> **Given records**
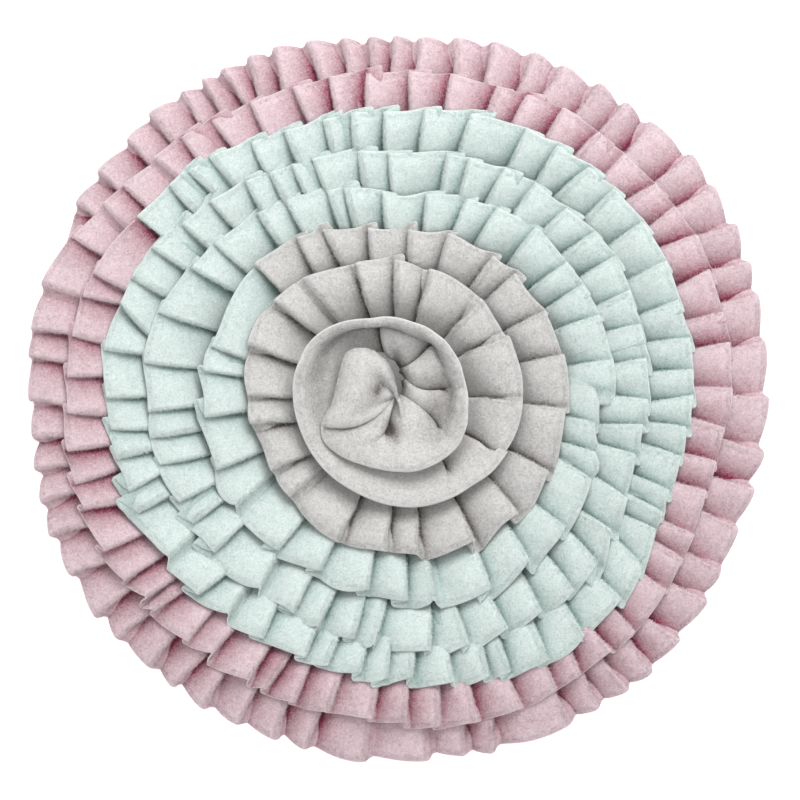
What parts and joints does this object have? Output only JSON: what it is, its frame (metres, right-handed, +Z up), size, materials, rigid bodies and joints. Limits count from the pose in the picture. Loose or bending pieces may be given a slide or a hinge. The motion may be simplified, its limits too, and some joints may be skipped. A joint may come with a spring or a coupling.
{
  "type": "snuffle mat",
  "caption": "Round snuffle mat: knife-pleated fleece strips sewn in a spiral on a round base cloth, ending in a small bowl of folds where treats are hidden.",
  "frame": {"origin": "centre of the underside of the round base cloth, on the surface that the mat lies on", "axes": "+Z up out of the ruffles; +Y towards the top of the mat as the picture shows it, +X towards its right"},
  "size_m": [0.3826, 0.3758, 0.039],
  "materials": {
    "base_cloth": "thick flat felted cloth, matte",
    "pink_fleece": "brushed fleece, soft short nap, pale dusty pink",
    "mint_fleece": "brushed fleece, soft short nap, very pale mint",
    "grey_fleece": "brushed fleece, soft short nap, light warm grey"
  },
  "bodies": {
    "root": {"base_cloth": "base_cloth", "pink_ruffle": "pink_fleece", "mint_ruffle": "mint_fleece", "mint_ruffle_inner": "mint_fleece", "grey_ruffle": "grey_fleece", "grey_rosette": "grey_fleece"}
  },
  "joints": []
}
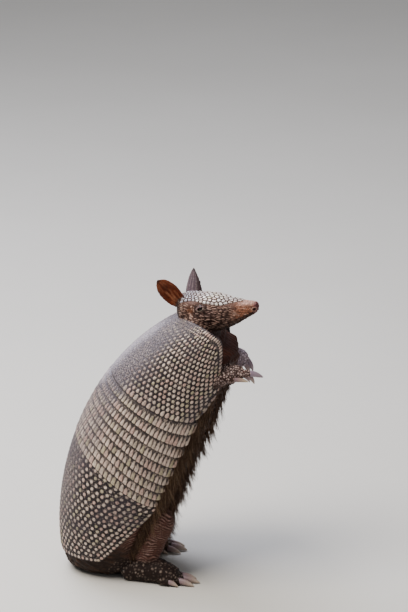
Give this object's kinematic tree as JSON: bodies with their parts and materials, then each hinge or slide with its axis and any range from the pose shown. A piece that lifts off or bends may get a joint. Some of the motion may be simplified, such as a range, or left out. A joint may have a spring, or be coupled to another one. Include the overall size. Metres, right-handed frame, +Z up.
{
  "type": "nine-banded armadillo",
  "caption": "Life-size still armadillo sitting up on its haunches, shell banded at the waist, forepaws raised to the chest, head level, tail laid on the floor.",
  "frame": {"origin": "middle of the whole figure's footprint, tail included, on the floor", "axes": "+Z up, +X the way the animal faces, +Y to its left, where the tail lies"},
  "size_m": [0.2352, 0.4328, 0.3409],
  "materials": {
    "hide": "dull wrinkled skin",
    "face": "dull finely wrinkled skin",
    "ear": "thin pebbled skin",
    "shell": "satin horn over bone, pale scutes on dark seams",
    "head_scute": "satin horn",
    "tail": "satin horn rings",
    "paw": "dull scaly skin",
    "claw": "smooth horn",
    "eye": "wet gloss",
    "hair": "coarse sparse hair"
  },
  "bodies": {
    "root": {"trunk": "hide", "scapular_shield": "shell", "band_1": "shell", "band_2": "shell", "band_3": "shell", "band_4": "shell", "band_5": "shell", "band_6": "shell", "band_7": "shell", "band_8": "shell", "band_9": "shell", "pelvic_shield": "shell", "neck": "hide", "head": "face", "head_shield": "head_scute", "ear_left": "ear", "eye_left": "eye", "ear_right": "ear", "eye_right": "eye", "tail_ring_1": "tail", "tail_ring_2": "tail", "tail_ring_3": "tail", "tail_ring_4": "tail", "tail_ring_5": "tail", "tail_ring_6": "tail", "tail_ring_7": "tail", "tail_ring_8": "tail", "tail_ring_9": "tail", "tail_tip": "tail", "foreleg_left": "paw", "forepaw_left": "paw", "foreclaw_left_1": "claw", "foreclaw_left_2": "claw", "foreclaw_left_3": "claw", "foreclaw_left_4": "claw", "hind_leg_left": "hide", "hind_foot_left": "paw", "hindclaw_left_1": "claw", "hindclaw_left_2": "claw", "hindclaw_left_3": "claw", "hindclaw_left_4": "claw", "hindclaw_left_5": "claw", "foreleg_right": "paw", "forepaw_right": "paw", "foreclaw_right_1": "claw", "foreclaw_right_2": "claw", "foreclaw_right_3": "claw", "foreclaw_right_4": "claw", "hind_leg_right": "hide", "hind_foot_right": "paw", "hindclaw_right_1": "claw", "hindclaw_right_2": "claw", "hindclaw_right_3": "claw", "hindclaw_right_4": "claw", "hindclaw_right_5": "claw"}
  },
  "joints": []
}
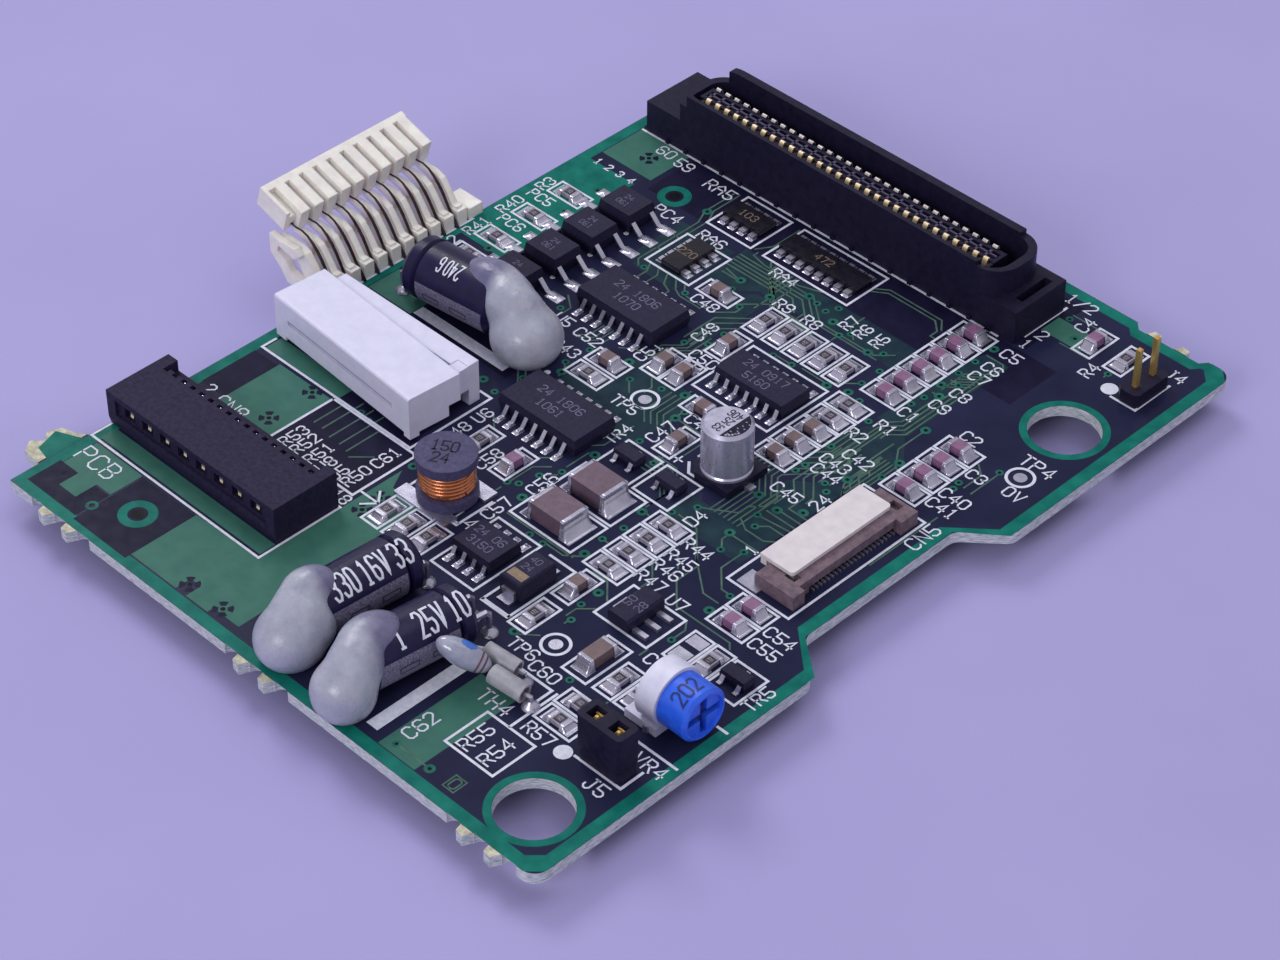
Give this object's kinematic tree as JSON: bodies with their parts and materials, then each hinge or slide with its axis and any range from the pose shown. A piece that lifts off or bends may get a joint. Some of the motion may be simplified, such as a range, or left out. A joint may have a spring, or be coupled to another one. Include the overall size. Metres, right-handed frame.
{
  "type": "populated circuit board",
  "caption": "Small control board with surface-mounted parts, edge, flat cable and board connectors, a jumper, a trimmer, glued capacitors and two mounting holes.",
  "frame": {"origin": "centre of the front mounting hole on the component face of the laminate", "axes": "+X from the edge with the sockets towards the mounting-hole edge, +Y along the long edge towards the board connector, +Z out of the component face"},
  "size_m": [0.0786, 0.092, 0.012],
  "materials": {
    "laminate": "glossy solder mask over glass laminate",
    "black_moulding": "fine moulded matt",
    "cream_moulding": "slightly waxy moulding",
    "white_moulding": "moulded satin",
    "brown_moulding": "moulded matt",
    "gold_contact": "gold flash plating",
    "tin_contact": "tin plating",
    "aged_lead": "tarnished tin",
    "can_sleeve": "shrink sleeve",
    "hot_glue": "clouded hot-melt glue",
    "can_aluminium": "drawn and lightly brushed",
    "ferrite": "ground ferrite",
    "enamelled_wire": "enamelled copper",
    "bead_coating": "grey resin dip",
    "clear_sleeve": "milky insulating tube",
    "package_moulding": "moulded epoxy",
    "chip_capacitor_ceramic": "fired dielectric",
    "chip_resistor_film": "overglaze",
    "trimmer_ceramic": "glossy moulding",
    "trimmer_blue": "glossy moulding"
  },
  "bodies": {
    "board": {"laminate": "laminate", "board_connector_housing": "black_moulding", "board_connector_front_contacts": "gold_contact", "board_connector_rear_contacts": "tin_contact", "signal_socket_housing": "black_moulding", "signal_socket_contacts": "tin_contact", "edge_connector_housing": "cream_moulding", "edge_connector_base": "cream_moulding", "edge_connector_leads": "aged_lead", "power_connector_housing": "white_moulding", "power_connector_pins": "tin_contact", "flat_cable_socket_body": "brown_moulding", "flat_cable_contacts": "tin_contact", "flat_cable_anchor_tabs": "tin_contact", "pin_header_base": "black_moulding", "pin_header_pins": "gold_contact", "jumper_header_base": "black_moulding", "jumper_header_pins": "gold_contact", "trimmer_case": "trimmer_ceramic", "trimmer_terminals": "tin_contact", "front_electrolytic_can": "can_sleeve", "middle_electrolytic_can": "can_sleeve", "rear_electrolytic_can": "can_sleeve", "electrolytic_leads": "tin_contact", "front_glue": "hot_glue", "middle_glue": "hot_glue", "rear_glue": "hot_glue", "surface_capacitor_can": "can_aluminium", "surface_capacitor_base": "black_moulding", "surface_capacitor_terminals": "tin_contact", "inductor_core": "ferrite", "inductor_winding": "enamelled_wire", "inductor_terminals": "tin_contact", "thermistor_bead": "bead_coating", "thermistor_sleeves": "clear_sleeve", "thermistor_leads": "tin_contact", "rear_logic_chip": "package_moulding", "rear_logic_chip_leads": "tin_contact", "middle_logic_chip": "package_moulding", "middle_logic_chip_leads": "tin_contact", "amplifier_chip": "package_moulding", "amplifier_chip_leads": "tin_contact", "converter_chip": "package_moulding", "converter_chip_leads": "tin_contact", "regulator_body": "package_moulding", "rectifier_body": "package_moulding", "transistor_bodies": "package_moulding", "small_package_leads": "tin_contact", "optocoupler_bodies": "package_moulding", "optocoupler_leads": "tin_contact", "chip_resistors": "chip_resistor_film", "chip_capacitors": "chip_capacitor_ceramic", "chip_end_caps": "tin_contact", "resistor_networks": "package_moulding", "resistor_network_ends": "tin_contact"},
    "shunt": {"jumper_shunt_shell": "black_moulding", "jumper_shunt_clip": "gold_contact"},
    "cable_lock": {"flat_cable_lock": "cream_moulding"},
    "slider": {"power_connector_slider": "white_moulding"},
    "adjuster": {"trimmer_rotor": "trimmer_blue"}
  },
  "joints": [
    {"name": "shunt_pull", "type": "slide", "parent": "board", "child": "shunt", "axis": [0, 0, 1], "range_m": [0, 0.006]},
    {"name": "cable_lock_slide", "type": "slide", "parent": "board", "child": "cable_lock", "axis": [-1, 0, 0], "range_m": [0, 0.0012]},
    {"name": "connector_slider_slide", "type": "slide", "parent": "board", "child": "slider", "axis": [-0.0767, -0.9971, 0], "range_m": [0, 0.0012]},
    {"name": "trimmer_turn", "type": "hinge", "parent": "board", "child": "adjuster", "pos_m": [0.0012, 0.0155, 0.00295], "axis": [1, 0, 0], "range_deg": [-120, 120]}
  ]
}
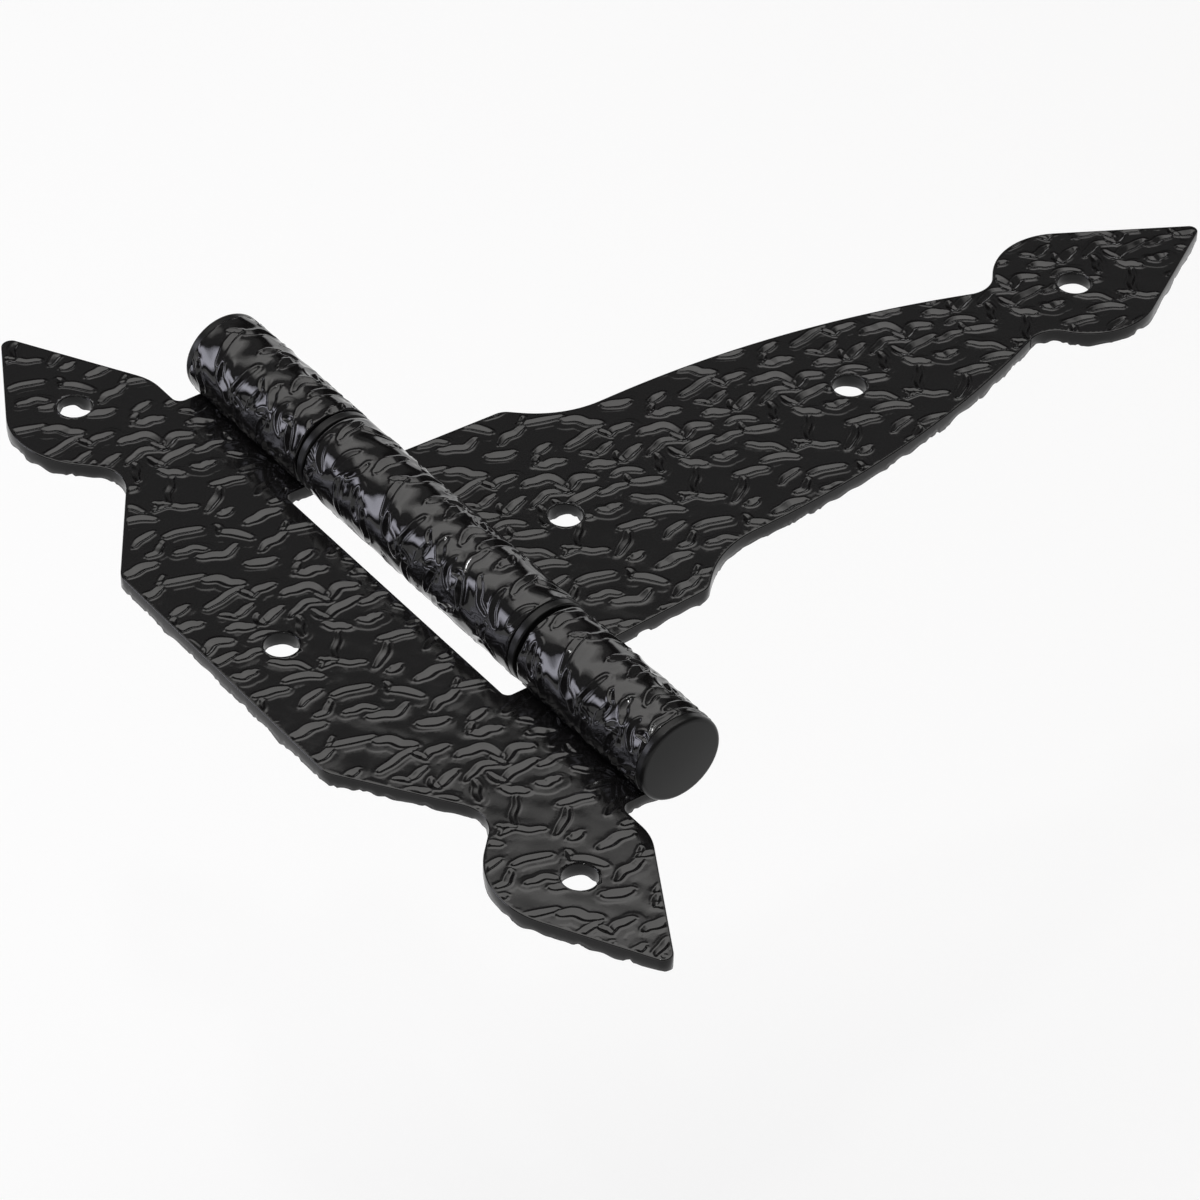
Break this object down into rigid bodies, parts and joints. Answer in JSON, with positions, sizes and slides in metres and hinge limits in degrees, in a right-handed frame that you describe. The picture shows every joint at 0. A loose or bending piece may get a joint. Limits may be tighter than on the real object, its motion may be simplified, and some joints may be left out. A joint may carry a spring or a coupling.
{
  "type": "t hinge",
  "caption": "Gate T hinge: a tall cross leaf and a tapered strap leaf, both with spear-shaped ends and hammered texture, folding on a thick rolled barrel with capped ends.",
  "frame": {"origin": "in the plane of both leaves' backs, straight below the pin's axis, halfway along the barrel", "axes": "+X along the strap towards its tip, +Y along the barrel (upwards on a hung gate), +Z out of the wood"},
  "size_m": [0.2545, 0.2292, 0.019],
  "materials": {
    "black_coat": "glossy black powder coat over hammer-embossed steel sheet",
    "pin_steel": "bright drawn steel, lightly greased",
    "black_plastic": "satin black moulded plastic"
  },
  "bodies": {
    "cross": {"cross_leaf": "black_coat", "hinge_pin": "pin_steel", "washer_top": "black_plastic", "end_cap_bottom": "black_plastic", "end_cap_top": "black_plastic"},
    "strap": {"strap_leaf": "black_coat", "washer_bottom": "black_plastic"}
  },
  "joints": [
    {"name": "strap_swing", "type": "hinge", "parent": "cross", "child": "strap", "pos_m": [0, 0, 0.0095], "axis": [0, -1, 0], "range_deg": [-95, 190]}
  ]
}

> **Problem requirements**
Keep only the lines from the one containing "Break this object" to the end of the entries, and repeat them exactly.

> **Solution to the exercise**
Break this object down into rigid bodies, parts and joints. Answer in JSON, with positions, sizes and slides in metres and hinge limits in degrees, in a right-handed frame that you describe. The picture shows every joint at 0. A loose or bending piece may get a joint. Limits may be tighter than on the real object, its motion may be simplified, and some joints may be left out. A joint may carry a spring or a coupling.
{
  "type": "t hinge",
  "caption": "Gate T hinge: a tall cross leaf and a tapered strap leaf, both with spear-shaped ends and hammered texture, folding on a thick rolled barrel with capped ends.",
  "frame": {"origin": "in the plane of both leaves' backs, straight below the pin's axis, halfway along the barrel", "axes": "+X along the strap towards its tip, +Y along the barrel (upwards on a hung gate), +Z out of the wood"},
  "size_m": [0.2545, 0.2292, 0.019],
  "materials": {
    "black_coat": "glossy black powder coat over hammer-embossed steel sheet",
    "pin_steel": "bright drawn steel, lightly greased",
    "black_plastic": "satin black moulded plastic"
  },
  "bodies": {
    "cross": {"cross_leaf": "black_coat", "hinge_pin": "pin_steel", "washer_top": "black_plastic", "end_cap_bottom": "black_plastic", "end_cap_top": "black_plastic"},
    "strap": {"strap_leaf": "black_coat", "washer_bottom": "black_plastic"}
  },
  "joints": [
    {"name": "strap_swing", "type": "hinge", "parent": "cross", "child": "strap", "pos_m": [0, 0, 0.0095], "axis": [0, -1, 0], "range_deg": [-95, 190]}
  ]
}